У Гермеса болели зубы. Он то слонялся по комнате, приложив руку к щеке, то, повалившись на кровать, начинал охать. Волков посоветовал сходить к врачу, но Гермес помотал головой.
— Чудак-человек! — удивился Волков. — Чем мучиться, лучше вырвать его к едрене-фене — и все дела.
Самарин сказал, что Волков прав, что Гермесу давно пора обратиться к врачу.
— Боюсь, — простонал Гермес.
— Это у тебя от сладкого, — заметил Волков.
В ответ Гермес снова простонал. Самарин с решительным видом поднялся — он сидел у стола, листая томик Чехова. Подойдя к Гермесу, сказал:
— Собирайся!
— Зачем?
— В амбулаторию пойдем.
Гермес всхлипнул, объяснил, что он два раза ходил к зубным врачам и с тех пор — зарекся.
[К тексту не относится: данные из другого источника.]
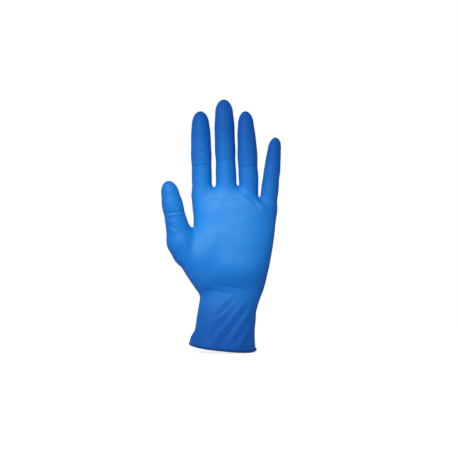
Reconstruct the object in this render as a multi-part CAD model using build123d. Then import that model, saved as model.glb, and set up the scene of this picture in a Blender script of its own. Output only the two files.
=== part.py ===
from build123d import *
import os
from dataclasses import dataclass
from math import cos, radians, sin

# A disposable glove of dipped nitrile film, in the shape that it takes on an open left hand.
# The film is one skin on the real glove. Here it is divided where the hand inside makes it bend,
# so that every region that moves by itself is a hollow shell of its own, open at both ends.
#
# Frame, in millimetres: +Z runs from the cuff to the fingertips, the palm faces -Y and the thumb
# is at -X. The origin is the centre of the cuff's opening, level with the rim's lowest point.

# ---- driving dimensions

FILM = 0.15  # wall of the film
GAP = 0.4  # free space between one moving region and the next
BEAD_RADIUS = 1.1  # rolled rim of the cuff
SPACE = 600.0  # side of a block that is larger than the glove

# Levels at which the sleeve of the glove is divided. The wrist's ring stands a little outside
# the cuff, so that it slides over the cuff's top as the hand bends sideways.
CUFF_TOP = 50.0
WRIST_TOP = 57.9
WRIST_TOP_GAP = 1.0
WRIST_FLARE = 1.0

# The rim of the cuff is tilted: it sits higher on the thumb's side and at the back.
RIM_ROLL = 6.5
RIM_PITCH = 5.0


@dataclass
class Section:
    """A rounded section through the sleeve or the palm."""

    height: float
    left: float
    right: float
    front: float
    back: float
    corner: float
    roll: float = 0.0
    pitch: float = 0.0

    def face(self, inset):
        width = self.right - self.left - 2 * inset
        depth = self.back - self.front - 2 * inset
        centre = ((self.left + self.right) / 2, (self.front + self.back) / 2, self.height)
        place = Location(centre, (self.pitch, self.roll, 0))
        return place * RectangleRounded(width, depth, self.corner - inset)


BODY = [
    Section(5.5, -31.5, 32.0, -24.0, 24.0, 23.0, RIM_ROLL, RIM_PITCH),
    Section(17.0, -28.2, 31.5, -21.4, 21.4, 20.4),
    Section(32.0, -24.3, 32.0, -19.5, 19.5, 18.6),
    Section(46.0, -21.4, 33.6, -19.2, 19.2, 18.2),
    Section(58.0, -20.2, 37.8, -18.6, 18.6, 17.4),
    Section(76.0, -22.5, 43.5, -19.0, 17.0, 16.4),
    Section(98.0, -25.5, 48.0, -17.6, 14.8, 14.6),
    Section(121.0, -26.4, 51.0, -14.2, 13.0, 12.4),
    Section(139.0, -26.2, 51.8, -12.2, 11.8, 10.8, 4.0),
    Section(153.4, -25.5, 51.0, -5.0, 7.6, 5.6, 8.6),
]


@dataclass
class Digit:
    """A finger or the thumb: a straight hollow tube with a rounded tip, from its base pivot."""

    name: str
    root: tuple
    tip: tuple
    profile: list  # (distance from the root, radius), from inside the palm to where the tip's dome begins
    collar: float  # where the palm's film ends
    base_pivot: float
    base_split: float  # where the proximal region begins
    middle_pivot: float
    middle_split: float
    end_pivot: float = 0.0
    end_split: float = 0.0

    def plane(self, distance=0.0):
        """The plane across the digit at that distance from its root, with x across the palm."""
        start = Vector(*self.root)
        along = (Vector(*self.tip) - start).normalized()
        across = (Vector(1, 0, 0) - along * along.X).normalized()
        return Plane(origin=start + along * distance, x_dir=across, z_dir=along)

    def length(self):
        return (Vector(*self.tip) - Vector(*self.root)).length

    def solid(self, inset):
        stations = [(radius - inset, distance) for distance, radius in self.profile]
        shoulder_radius, shoulder = stations[-1]
        apex = (0.0, self.length() - inset)
        foot = (0.0, stations[0][1])
        rise = apex[1] - shoulder
        dome = [
            (shoulder_radius * cos(radians(angle)), shoulder + rise * sin(radians(angle)))
            for angle in (28, 54, 76)
        ]
        side = Spline(*stations, *dome, apex, tangents=((0, 1), (-1, 0)))
        outline = side + Line(apex, foot) + Line(foot, stations[0])
        return self.plane().location * revolve(Plane.XZ * make_face(outline), Axis.Z)


FINGERS = [
    Digit(
        "index",
        (-19.0, 1.0, 156.5),
        (-20.6, -3.5, 229.0),
        [(-20, 4.5), (-8, 8.2), (2, 9.4), (20, 9.4), (34, 9.5), (48, 9.0), (59.5, 8.0)],
        4.5, 8.0, 17.2, 21.5, 31.2, 44.0, 49.5,
    ),
    Digit(
        "middle",
        (4.3, 1.0, 156.5),
        (1.6, -4.0, 240.0),
        [(-20, 4.5), (-8, 8.4), (2, 9.7), (23, 9.4), (40, 9.5), (58, 9.3), (70, 8.5)],
        4.5, 8.0, 17.4, 25.0, 34.8, 52.0, 57.5,
    ),
    Digit(
        "ring",
        (25.8, 1.2, 154.0),
        (22.2, -3.5, 229.0),
        [(-18, 4.5), (-8, 8.0), (2, 9.0), (16, 9.4), (34, 9.1), (50, 8.3), (62, 7.4)],
        6.5, 9.5, 18.6, 23.0, 32.6, 46.5, 52.0,
    ),
    Digit(
        "little",
        (44.6, 1.4, 146.0),
        (51.2, -1.5, 204.0),
        [(-18, 4.0), (-8, 7.4), (2, 8.3), (12, 8.3), (24, 7.9), (36, 7.2), (47, 6.4)],
        4.5, 8.0, 16.2, 19.5, 28.2, 35.5, 40.4,
    ),
]

# The thumb: its base joint, deep in the heel of the hand, and its tube beyond the knuckle.
THUMB_BASE_PIVOT = (-15.0, -4.0, 68.0)
THUMB_BASE_RADIUS = 10.5
THUMB_BASE_SPLIT = 24.0
THUMB_SIDE = -29.2  # the flank of the palm, along which the thumb's film is divided from it
THUMB_FRONT = -19.0  # where the front of the film crosses the flank
THUMB_BACK_RELIEF = 9.0  # the thumb's edge leans away from the flank, so that its back clears it
THUMB = Digit(
    "thumb",
    (-39.0, -10.0, 104.0),
    (-51.2, -17.0, 162.0),
    [(-4, 10.4), (3, 11.4), (12, 11.0), (28, 10.4), (37, 9.8), (45, 9.0)],
    0.0, 10.0, 16.6, 28.8, 36.8,
)
THUMB_KNUCKLE_RADIUS = 12.0


# ---- helpers


def beyond(plane):
    """A block that fills the side of the plane that its normal points to."""
    block = Box(SPACE, SPACE, SPACE, align=(Align.CENTER, Align.CENTER, Align.MIN))
    return plane.location * block


def slab(low, high):
    """What lies between two planes that face the same way, with half a gap left at each."""
    return beyond(low.offset(GAP / 2)) - beyond(high.offset(-GAP / 2))


def level(height):
    return Plane(origin=(0, 0, height), z_dir=(0, 0, 1))


def thumb_base_plane(distance):
    """The plane across the thumb's metacarpal at that distance from its base pivot."""
    start = Vector(*THUMB_BASE_PIVOT)
    along = (Vector(*THUMB.root) - start).normalized()
    return Plane(origin=start + along * distance, z_dir=along)


# ---- the skin of the hand, as an outer and an inner solid


def sleeve_and_palm(inset):
    """Cuff, wrist and palm. The inner solid stops one film below the webs of the fingers."""
    whole = loft([section.face(inset) for section in BODY])
    if inset:
        top = BODY[-1].face(0).faces()[0]
        crown = Plane(origin=top.center(), z_dir=top.normal_at())
        whole = whole - beyond(crown.offset(-inset))
    return whole


def thumb_mound(inset):
    """The thumb's metacarpal, which stands out of the side of the palm."""
    pivot = Vector(*THUMB_BASE_PIVOT)
    reach = (Vector(*THUMB.root) - pivot).length
    cone = Cone(
        THUMB_BASE_RADIUS - inset,
        THUMB_KNUCKLE_RADIUS - inset,
        reach,
        align=(Align.CENTER, Align.CENTER, Align.MIN),
    )
    knuckle = Location(THUMB.root) * Sphere(THUMB_KNUCKLE_RADIUS - inset)
    return thumb_base_plane(0).location * cone + knuckle


def hand(inset):
    """The sleeve, the palm and the root of every digit. An inner solid runs past the outer's ends."""
    overrun = 1.0 if inset else 0.0
    whole = sleeve_and_palm(inset)
    for digit in FINGERS:
        whole += digit.solid(inset) - beyond(digit.plane(digit.collar + overrun - GAP / 2))
    thumb = thumb_mound(inset) + THUMB.solid(inset)
    return whole + (thumb - beyond(THUMB.plane(THUMB.base_split + overrun - GAP / 2)))


def wrist_sleeve(inset):
    """The ring between the cuff and the palm, wider than the cuff at its lower end."""
    lower, upper = [section for section in BODY if section.height in (46.0, 58.0)]
    return loft([lower.face(inset - WRIST_FLARE), upper.face(inset)], ruled=True)


def rim_path():
    """The middle of the film along the cuff's rim."""
    return BODY[0].face(FILM / 2).faces()[0].outer_wire()


def bead():
    """The rolled rim."""
    path = rim_path()
    profile = Plane(origin=path @ 0, z_dir=path % 0) * Circle(BEAD_RADIUS)
    return sweep(profile, path=path)


# ---- the regions of the film


def digit_regions(digit):
    """The hollow regions of one digit beyond the palm, from its root to its tip."""
    shell = digit.solid(0) - digit.solid(FILM)
    cuts = [digit.base_split, digit.middle_split]
    names = ["proximal", "tip"]
    if digit.end_split:
        cuts.append(digit.end_split)
        names = ["proximal", "middle", "tip"]
    if digit.collar:
        cuts.insert(0, digit.collar)
        names.insert(0, "collar")
    cuts.append(digit.length() + 2 * GAP)
    return {
        f"{digit.name}_{name}": shell & slab(digit.plane(low), digit.plane(high))
        for name, low, high in zip(names, cuts, cuts[1:])
    }


def hand_regions():
    """Bead, cuff, wrist, palm and the base of the thumb."""
    film = hand(0) - hand(FILM)
    rim = bead()
    cuff = film & slab(level(-SPACE / 4), level(CUFF_TOP))
    wrist_top = level(WRIST_TOP - WRIST_TOP_GAP / 2 + GAP / 2)
    wrist = (wrist_sleeve(0) - wrist_sleeve(FILM)) & slab(level(CUFF_TOP), wrist_top)
    above_wrist = film & beyond(level(WRIST_TOP + WRIST_TOP_GAP / 2))
    flank = Plane(origin=(THUMB_SIDE, THUMB_FRONT, 0), z_dir=(-1, 0, 0))
    lean = Location((THUMB_SIDE - GAP, THUMB_FRONT, 0), (0, 0, THUMB_BACK_RELIEF))
    thumb_flank = lean * beyond(Plane(origin=(0, 0, 0), z_dir=(-1, 0, 0)))
    thumb_side = beyond(thumb_base_plane(THUMB_BASE_SPLIT)) & beyond(flank)
    thumb_clear = beyond(thumb_base_plane(THUMB_BASE_SPLIT + GAP)) & thumb_flank
    return {
        "cuff_bead": rim,
        "cuff": cuff - rim,
        "wrist": wrist,
        "palm": above_wrist - thumb_side,
        "thumb_base": above_wrist & thumb_clear,
    }


def write(regions):
    os.makedirs("parts", exist_ok=True)
    for name, region in regions.items():
        export_step(region, f"parts/{name}.step")


def main():
    regions = hand_regions()
    for digit in [*FINGERS, THUMB]:
        regions.update(digit_regions(digit))
    write(regions)
    for name, region in regions.items():
        print(f"{name}: {len(region.solids())} solid, {region.volume:.1f} mm3")


main()
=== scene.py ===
"""A disposable nitrile glove on white: one implicit skin, divided where the glove's joints bend it."""

import bmesh
import bpy
import numpy as np
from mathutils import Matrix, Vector, noise


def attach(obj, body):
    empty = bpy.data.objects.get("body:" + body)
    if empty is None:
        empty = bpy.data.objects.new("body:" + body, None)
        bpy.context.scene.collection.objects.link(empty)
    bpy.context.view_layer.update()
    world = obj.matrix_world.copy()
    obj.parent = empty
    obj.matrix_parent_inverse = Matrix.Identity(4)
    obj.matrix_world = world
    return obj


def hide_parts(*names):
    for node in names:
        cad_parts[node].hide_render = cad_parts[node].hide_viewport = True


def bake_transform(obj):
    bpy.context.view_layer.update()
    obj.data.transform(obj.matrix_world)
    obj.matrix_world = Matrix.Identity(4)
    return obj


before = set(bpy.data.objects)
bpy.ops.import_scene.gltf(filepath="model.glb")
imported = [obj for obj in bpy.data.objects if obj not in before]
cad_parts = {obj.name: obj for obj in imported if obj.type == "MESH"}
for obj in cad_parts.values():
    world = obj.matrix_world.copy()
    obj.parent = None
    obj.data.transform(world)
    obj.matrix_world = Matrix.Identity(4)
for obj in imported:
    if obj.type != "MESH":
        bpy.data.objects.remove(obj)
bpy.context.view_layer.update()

MM = 0.001
FILM = 0.2  # mm, from the outer to the inner skin
CELL = 1.7  # mm, grid of the first surface
GRID = np.array([(-70.0, -36.0, -9.0), (68.0, 34.0, 246.0)])  # mm, two corners of that grid
BEAD = 1.1  # mm, radius of the rolled rim

# ---- the form of the gloved hand, in mm; z rises from the rim, the palm faces -y

# height, left, right, front and back of the sleeve and the palm, whose sections are superellipses
SLEEVE = np.array([
    (-12.0, -36.0, 31.0, -24.6, 25.2),
    (5.5, -31.5, 31.4, -23.6, 24.0),
    (17.0, -28.0, 31.0, -21.2, 21.2),
    (32.0, -24.3, 31.6, -18.6, 19.2),
    (46.0, -21.6, 34.6, -16.2, 18.6),
    (58.0, -20.6, 39.3, -15.2, 18.2),
    (76.0, -22.5, 43.8, -21.0, 16.8),
    (98.0, -25.6, 48.0, -19.4, 14.8),
    (121.0, -27.0, 50.8, -16.0, 13.0),
    (139.0, -27.0, 51.2, -13.2, 11.6),
    (153.0, -26.0, 50.0, -8.8, 10.0),
    (170.0, -26.0, 49.0, -7.4, 9.4),
])
ROUNDNESS = 2.5  # exponent of the superellipses
# across the hand, where the film between the fingers ends: x, height
CROWN = np.array([
    (-30.0, 154.5), (-10.0, 156.0), (16.0, 156.0), (26.0, 150.5), (35.0, 145.5), (52.0, 141.5),
])
CROWN_STEEPNESS = 0.9  # how fast the field rises above the crown
RIM_CENTRE = Vector((0.25, 0.0, 5.5))
RIM_SLOPE_X, RIM_SLOPE_Y = -0.1, 0.0875  # rise of the rim for each mm of x and of y

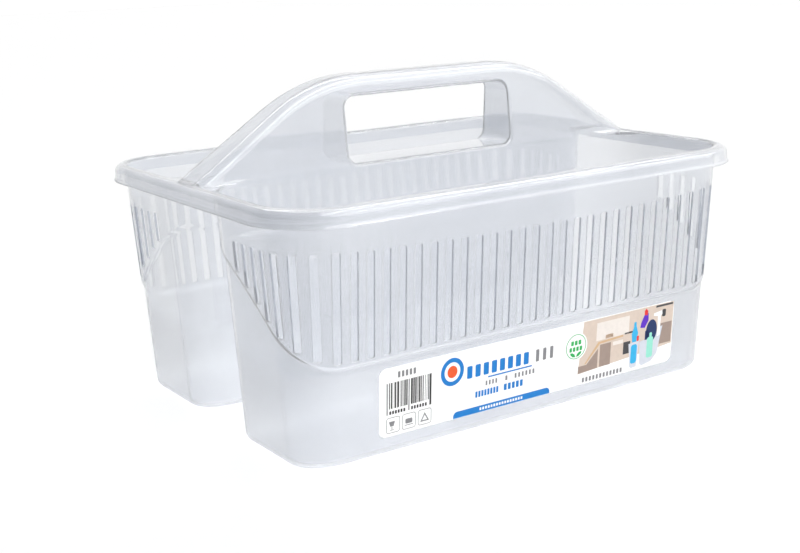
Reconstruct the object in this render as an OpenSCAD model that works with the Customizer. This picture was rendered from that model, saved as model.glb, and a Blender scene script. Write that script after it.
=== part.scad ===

— Ничего, ничего. — Самарин потрепал его по плечу.
Волков заявил:
— Сам не пойдешь — насильно отведем! Ты же, черт побери, не какая-нибудь финтифлюшка, а мужчина.
Гермес обвязал щеку носовым платком, и мы — я и Самарин — повели его в город, в амбулаторию. Волков с нами не пошел. Загадочно улыбнувшись, сказал, что у него есть неотложное дело.
— Свидание? — спросил я.
— Вернетесь — узнаете, — туманно ответил Волков.
Гермес охал, держался рукой за обвязанную щеку.
— Потерпи, потерпи, — успокаивал его Самарин.
Вид у Гермеса был потешный. Завязочки носового платка топорщились на макушке, как заячьи уши. Каждый раз посмотрев на него, я отворачивался, чтобы не рассмеяться. Возле амбулатории он оторвал руку от щеки, удивленно произнес:
— Перестало болеть.
— От страха, — сказал я.
Гермес с надеждой взглянул на Самарина:
— Назад?
— Только вперед! — И Самарин подтолкнул его к двери.
В кабинете Гермес пробыл минут пятнадцать. Появившись, первым делом сообщил, скособочив онемевший от новокаина рот:
— Два часа ни пить, ни есть.
— Больно было? — поинтересовался я.
— Не очень.
Я мысленно согласился. «Вырвать зуб — буза на постном масле, а от бормашины глаза на лоб лезут».
Когда мы вернулись, Волков молча выложил на стол парабеллум. У нас отвисли челюсти. Должно быть, в этот момент мы походили на персонажей из заключительной сцены «Ревизора».
Первым опомнился я.
— Откуда?
Волков усмехнулся.
— Выследил я этого гада.
— Жилин?
— За оранжереей прятал, в камнях. Прямо там накрыл его, а потом…
— Можешь не продолжать. — Самарин поморщился. — Череп, надеюсь, ему не проломил?
— Вроде бы нет.
— Сейчас он где?
— У Нинки.
И как только произнес это, в комнату ворвалась, не постучавшись, она — разъяренная, словно тигрица.
— Хулиган! — накинулась она на Волкова, не обратив внимания на лежащий на столе парабеллум. — Тюрьма по тебе, бандюге, плачет!